UK set to lose solar investment after developer criticises lack of incentives

The UK is set to lose a high-profile solar power investment after developer Oxford PV said it was the “least attractive” market in which to locate its new factory and that it was more likely to list in New York or Hong Kong.

The photovoltaics company, which was spun out from Oxford university in 2010 and is based in the city, announced a record in efficiency for commercially available solar cells on Wednesday.

But Chris Case, its chief technology officer, told the Financial Times that between continental Europe, the US and the UK, the latter was the “least attractive” location for the factory to manufacture the cells because of a lack of incentives.

“It seems to me the rest of the world is staking their future on solar and the UK is not,” he said, adding that “Germany and the US are strong candidates” for the production site.

The criticism was made as the Climate Change Committee, the UK government’s statutory advisers, warned in a report published on Wednesday that the UK risked missing out on new green industries by failing to develop the necessary workforce skills.

Oxford PV declined to give details of its finances.
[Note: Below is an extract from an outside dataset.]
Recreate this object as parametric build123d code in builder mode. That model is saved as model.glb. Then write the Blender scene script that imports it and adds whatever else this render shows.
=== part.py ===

Its latest accounts show that in 2021 it recorded a pre-tax loss of £21.5mn and raised £50mn via a third-party loan. The new solar cell will be the first product it has sold commercially.

Case said it intended to engage in a new round of funding of hundreds of millions of pounds to manufacture its proprietary technology and is considering a stock market listing. But he said: “To us and to me personally the most attractive markets for listing are things like the Nasdaq and markets in Hong Kong but not so much the UK.”

The government has come under mounting pressure from former ministers and industry to develop an industrial strategy that will help the UK compete amid a global race to attract technologies crucial to the green transition.

Both the US and EU have announced broad-ranging proposals to boost renewable energy and battery technology in an effort to catch up with China, whose huge subsidies have made it dominant in most clean energy supply chains.

Oxford PV’s current test factory is based near Berlin, a decision Case said was taken because the UK offered “zero from an incentives standpoint”, while the German government had offered subsidies that accounted for about 20 per cent of the capital required.

Chart showing efficiency of Perovskite solar cells.

“It was quite disappointing to have a technology born and bred in the UK yet commercialised elsewhere,” Case said.

The CCC, meanwhile, highlighted the intense competition for green investment from Europe and the US, adding that Britain would lose market share unless it supported “skills that attract investment into the UK”.

The UK must “defend its competitive advantage” in areas such as hydrogen and carbon capture, it added.

The CCC said up to 725,000 net jobs could be created in areas such as electric vehicles and renewable energy generation but it warned that such growth “is not guaranteed” and would require “active reskilling” and government support.

The business department did not respond to requests for comment.

The technology developed by Oxford PV, which has been independently verified by German research institute Fraunhofer ISE, sets an efficiency record of 28.6 per cent conversion of sunlight into energy, a roughly 5 percentage point improvement on typical silicon cells. It has been made possible thanks to developments in using perovskite, a mineral derived from calcium titanate.

A 33.2 per cent record for the most efficient perovskite-silicon cell was achieved by scientists in April, but only for a laboratory model.

Oxford PV said that solar panels using its cells should be on sale early next year.

The company is part-owned by the Swiss solar developer Meyer Burger and Chinese renewables company Goldwind. Case said that neither had access to Oxford PV’s technology.